DATASET CONTENT.
※

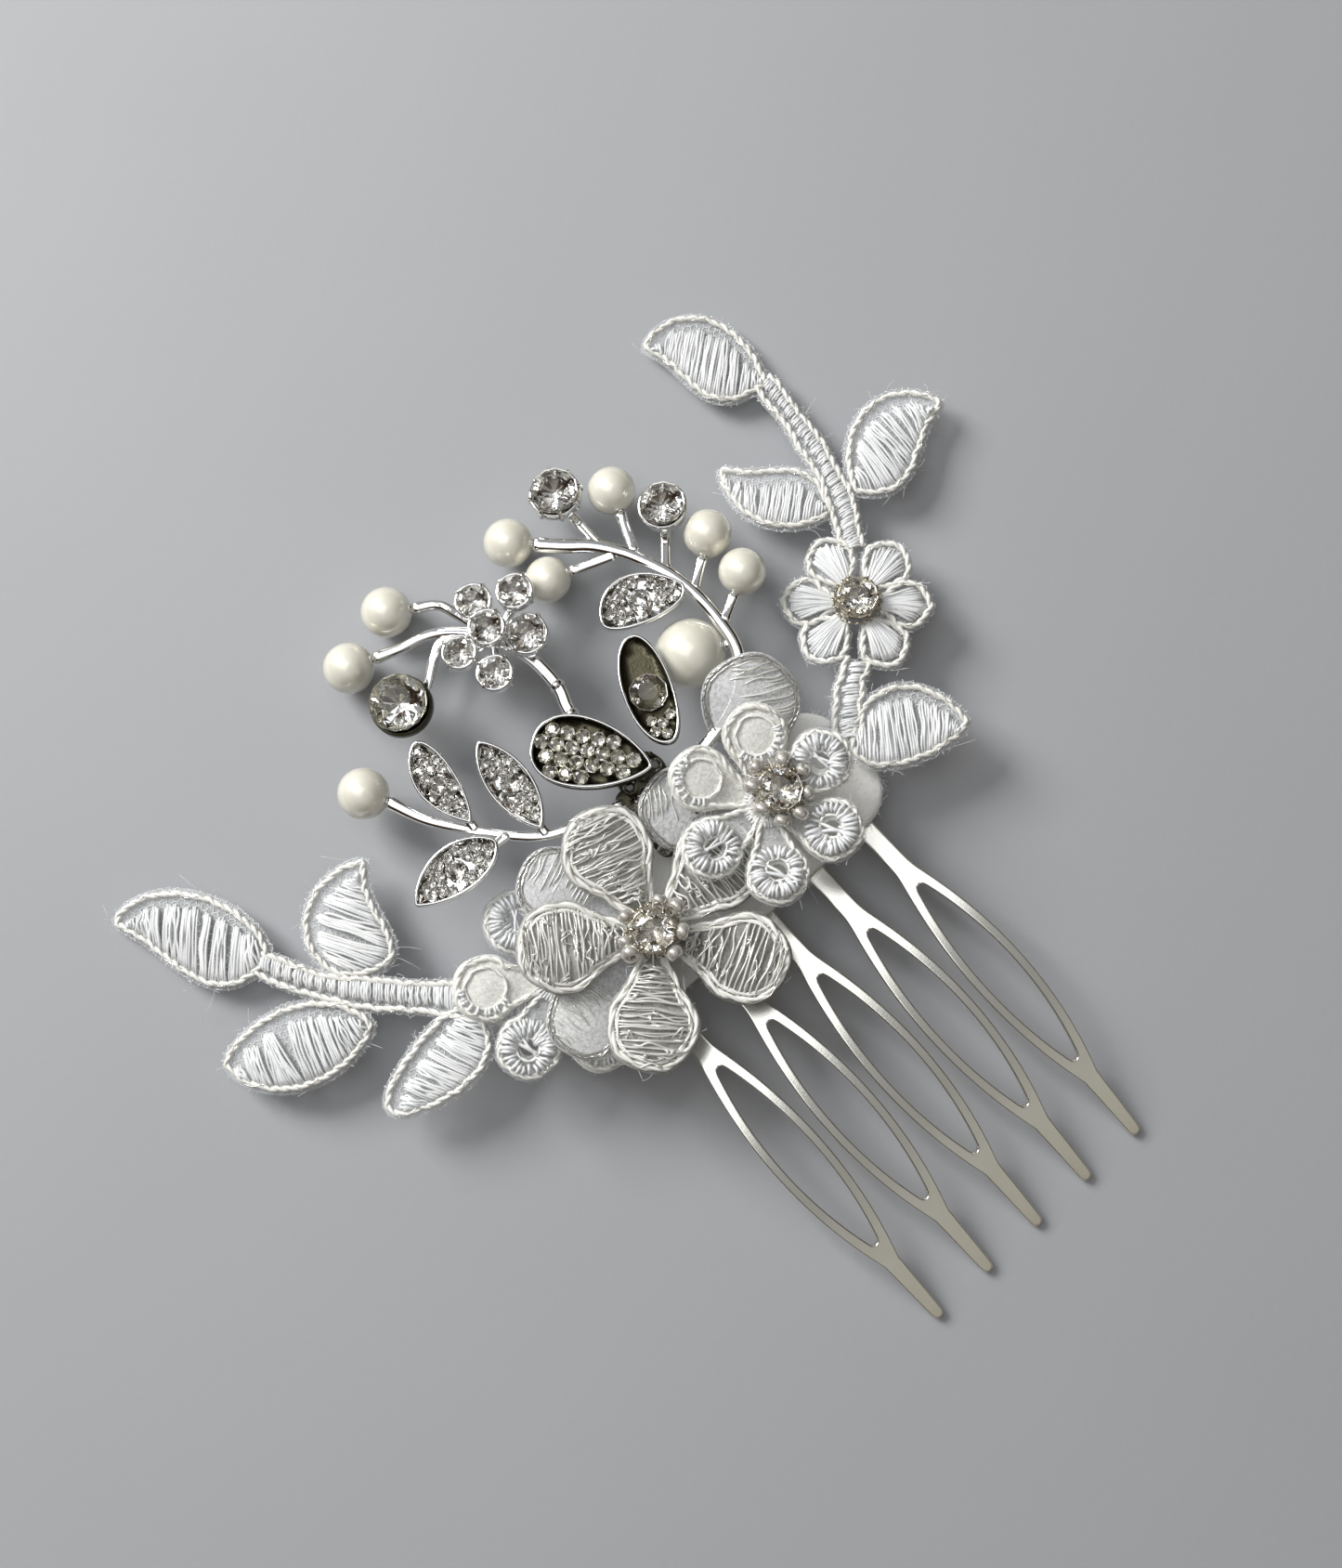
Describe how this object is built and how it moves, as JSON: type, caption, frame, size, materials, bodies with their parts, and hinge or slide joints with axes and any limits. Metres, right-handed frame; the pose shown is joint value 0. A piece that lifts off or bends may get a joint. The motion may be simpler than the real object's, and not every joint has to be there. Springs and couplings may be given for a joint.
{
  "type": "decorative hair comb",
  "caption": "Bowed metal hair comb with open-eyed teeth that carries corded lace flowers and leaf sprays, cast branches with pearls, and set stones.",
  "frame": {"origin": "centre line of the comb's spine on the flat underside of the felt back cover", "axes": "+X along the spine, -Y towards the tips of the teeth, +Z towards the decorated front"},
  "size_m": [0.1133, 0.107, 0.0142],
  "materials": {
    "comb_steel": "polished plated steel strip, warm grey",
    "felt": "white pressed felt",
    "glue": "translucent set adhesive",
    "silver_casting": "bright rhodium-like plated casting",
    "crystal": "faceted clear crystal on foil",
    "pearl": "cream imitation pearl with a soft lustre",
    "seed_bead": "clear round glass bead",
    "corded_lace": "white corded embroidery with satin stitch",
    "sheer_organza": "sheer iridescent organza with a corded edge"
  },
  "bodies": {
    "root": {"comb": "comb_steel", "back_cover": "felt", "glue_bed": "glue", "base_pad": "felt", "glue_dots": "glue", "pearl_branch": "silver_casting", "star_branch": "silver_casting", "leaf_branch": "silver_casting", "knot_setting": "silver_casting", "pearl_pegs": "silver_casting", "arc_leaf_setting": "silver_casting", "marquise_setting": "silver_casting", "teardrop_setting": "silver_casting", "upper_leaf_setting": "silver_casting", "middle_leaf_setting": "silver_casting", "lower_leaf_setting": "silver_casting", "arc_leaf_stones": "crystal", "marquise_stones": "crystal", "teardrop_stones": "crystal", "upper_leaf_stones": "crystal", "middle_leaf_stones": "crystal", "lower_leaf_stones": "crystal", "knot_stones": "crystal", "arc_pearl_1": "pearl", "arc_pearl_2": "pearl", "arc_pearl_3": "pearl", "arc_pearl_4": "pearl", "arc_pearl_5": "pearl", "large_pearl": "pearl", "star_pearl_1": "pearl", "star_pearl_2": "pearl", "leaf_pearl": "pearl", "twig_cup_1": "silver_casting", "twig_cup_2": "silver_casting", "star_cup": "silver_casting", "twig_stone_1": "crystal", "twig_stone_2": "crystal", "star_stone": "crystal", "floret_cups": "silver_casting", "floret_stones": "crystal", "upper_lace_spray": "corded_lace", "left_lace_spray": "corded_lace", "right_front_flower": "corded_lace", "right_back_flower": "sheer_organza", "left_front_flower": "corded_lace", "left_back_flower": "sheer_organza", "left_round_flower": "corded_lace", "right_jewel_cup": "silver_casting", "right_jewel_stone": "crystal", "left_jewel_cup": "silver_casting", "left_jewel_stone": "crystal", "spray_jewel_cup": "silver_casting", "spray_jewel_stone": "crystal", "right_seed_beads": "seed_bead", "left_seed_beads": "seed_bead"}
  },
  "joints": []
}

※

EXERCISE BRIEF. Print again each line of the listing above, exactly as it appears.

RIGHT ANSWER.
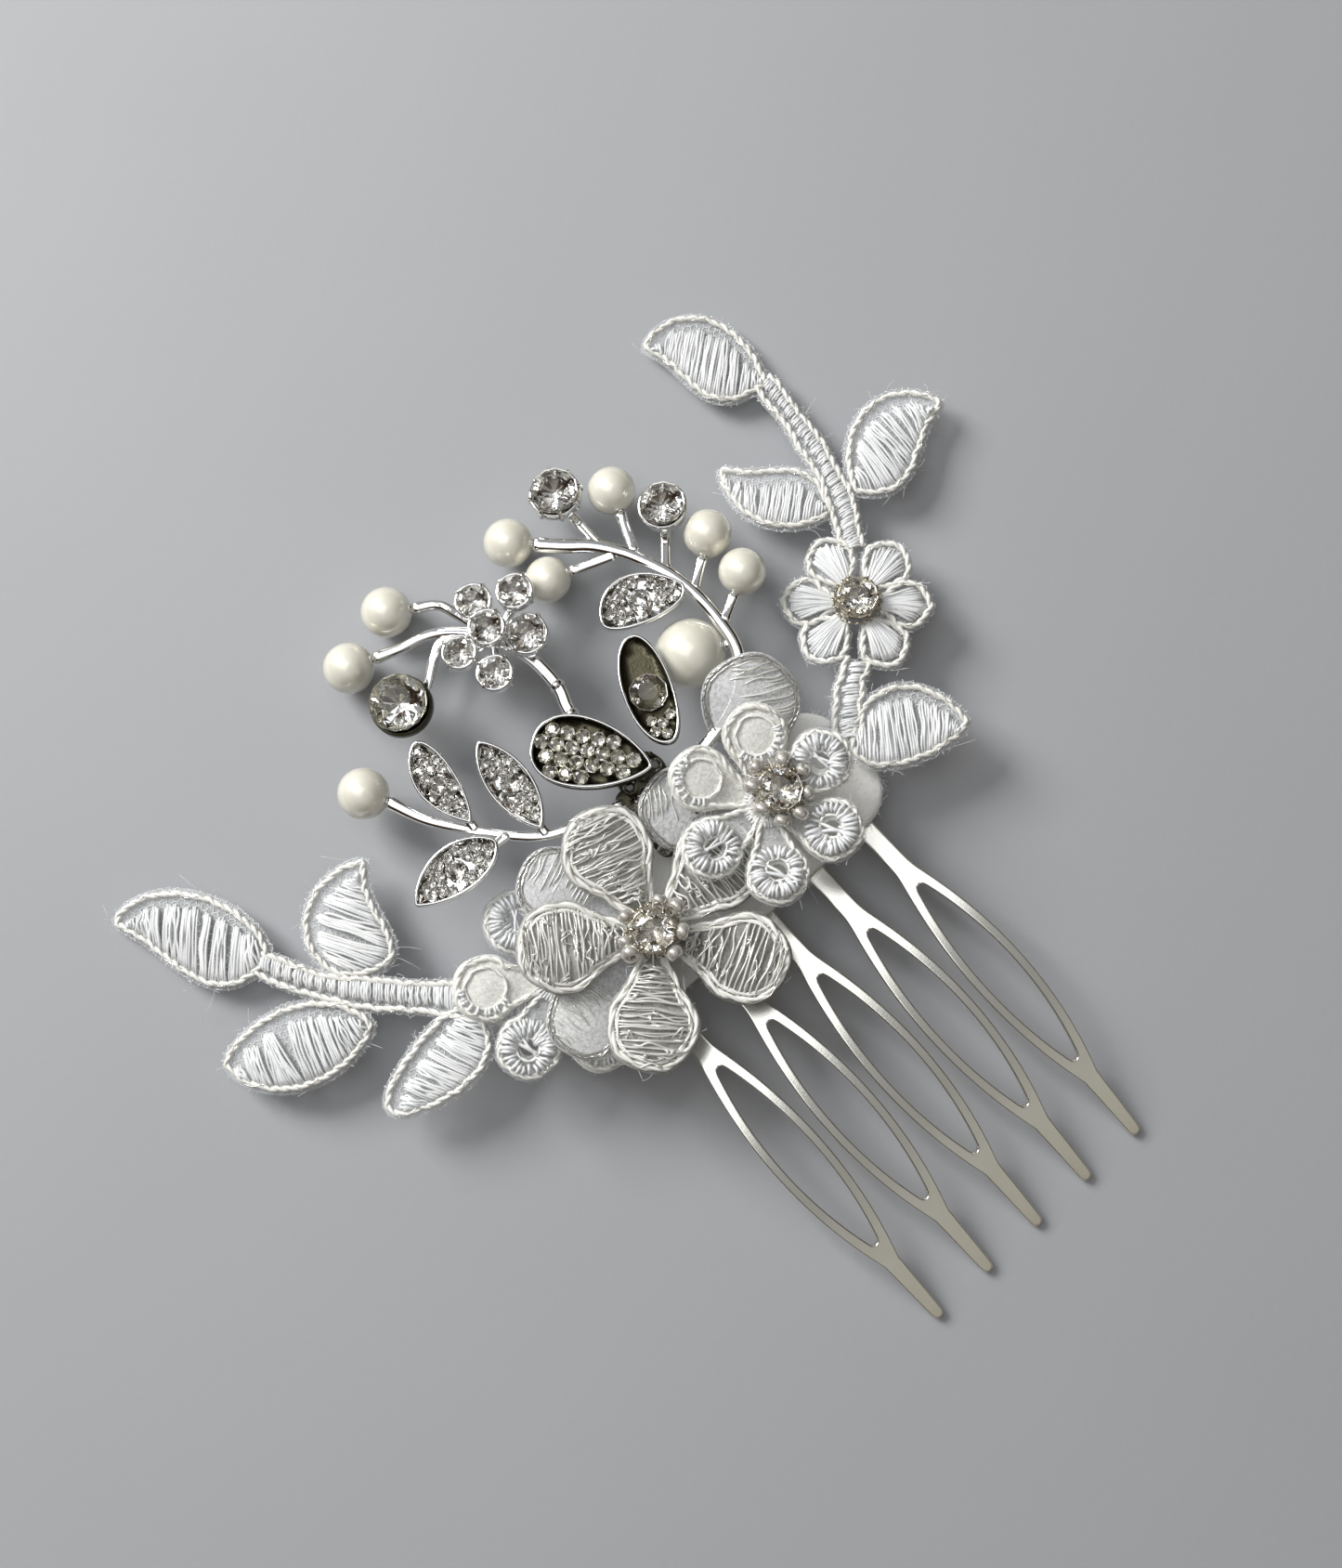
Describe how this object is built and how it moves, as JSON: type, caption, frame, size, materials, bodies with their parts, and hinge or slide joints with axes and any limits. Metres, right-handed frame; the pose shown is joint value 0. A piece that lifts off or bends may get a joint. The motion may be simpler than the real object's, and not every joint has to be there. Springs and couplings may be given for a joint.
{
  "type": "decorative hair comb",
  "caption": "Bowed metal hair comb with open-eyed teeth that carries corded lace flowers and leaf sprays, cast branches with pearls, and set stones.",
  "frame": {"origin": "centre line of the comb's spine on the flat underside of the felt back cover", "axes": "+X along the spine, -Y towards the tips of the teeth, +Z towards the decorated front"},
  "size_m": [0.1133, 0.107, 0.0142],
  "materials": {
    "comb_steel": "polished plated steel strip, warm grey",
    "felt": "white pressed felt",
    "glue": "translucent set adhesive",
    "silver_casting": "bright rhodium-like plated casting",
    "crystal": "faceted clear crystal on foil",
    "pearl": "cream imitation pearl with a soft lustre",
    "seed_bead": "clear round glass bead",
    "corded_lace": "white corded embroidery with satin stitch",
    "sheer_organza": "sheer iridescent organza with a corded edge"
  },
  "bodies": {
    "root": {"comb": "comb_steel", "back_cover": "felt", "glue_bed": "glue", "base_pad": "felt", "glue_dots": "glue", "pearl_branch": "silver_casting", "star_branch": "silver_casting", "leaf_branch": "silver_casting", "knot_setting": "silver_casting", "pearl_pegs": "silver_casting", "arc_leaf_setting": "silver_casting", "marquise_setting": "silver_casting", "teardrop_setting": "silver_casting", "upper_leaf_setting": "silver_casting", "middle_leaf_setting": "silver_casting", "lower_leaf_setting": "silver_casting", "arc_leaf_stones": "crystal", "marquise_stones": "crystal", "teardrop_stones": "crystal", "upper_leaf_stones": "crystal", "middle_leaf_stones": "crystal", "lower_leaf_stones": "crystal", "knot_stones": "crystal", "arc_pearl_1": "pearl", "arc_pearl_2": "pearl", "arc_pearl_3": "pearl", "arc_pearl_4": "pearl", "arc_pearl_5": "pearl", "large_pearl": "pearl", "star_pearl_1": "pearl", "star_pearl_2": "pearl", "leaf_pearl": "pearl", "twig_cup_1": "silver_casting", "twig_cup_2": "silver_casting", "star_cup": "silver_casting", "twig_stone_1": "crystal", "twig_stone_2": "crystal", "star_stone": "crystal", "floret_cups": "silver_casting", "floret_stones": "crystal", "upper_lace_spray": "corded_lace", "left_lace_spray": "corded_lace", "right_front_flower": "corded_lace", "right_back_flower": "sheer_organza", "left_front_flower": "corded_lace", "left_back_flower": "sheer_organza", "left_round_flower": "corded_lace", "right_jewel_cup": "silver_casting", "right_jewel_stone": "crystal", "left_jewel_cup": "silver_casting", "left_jewel_stone": "crystal", "spray_jewel_cup": "silver_casting", "spray_jewel_stone": "crystal", "right_seed_beads": "seed_bead", "left_seed_beads": "seed_bead"}
  },
  "joints": []
}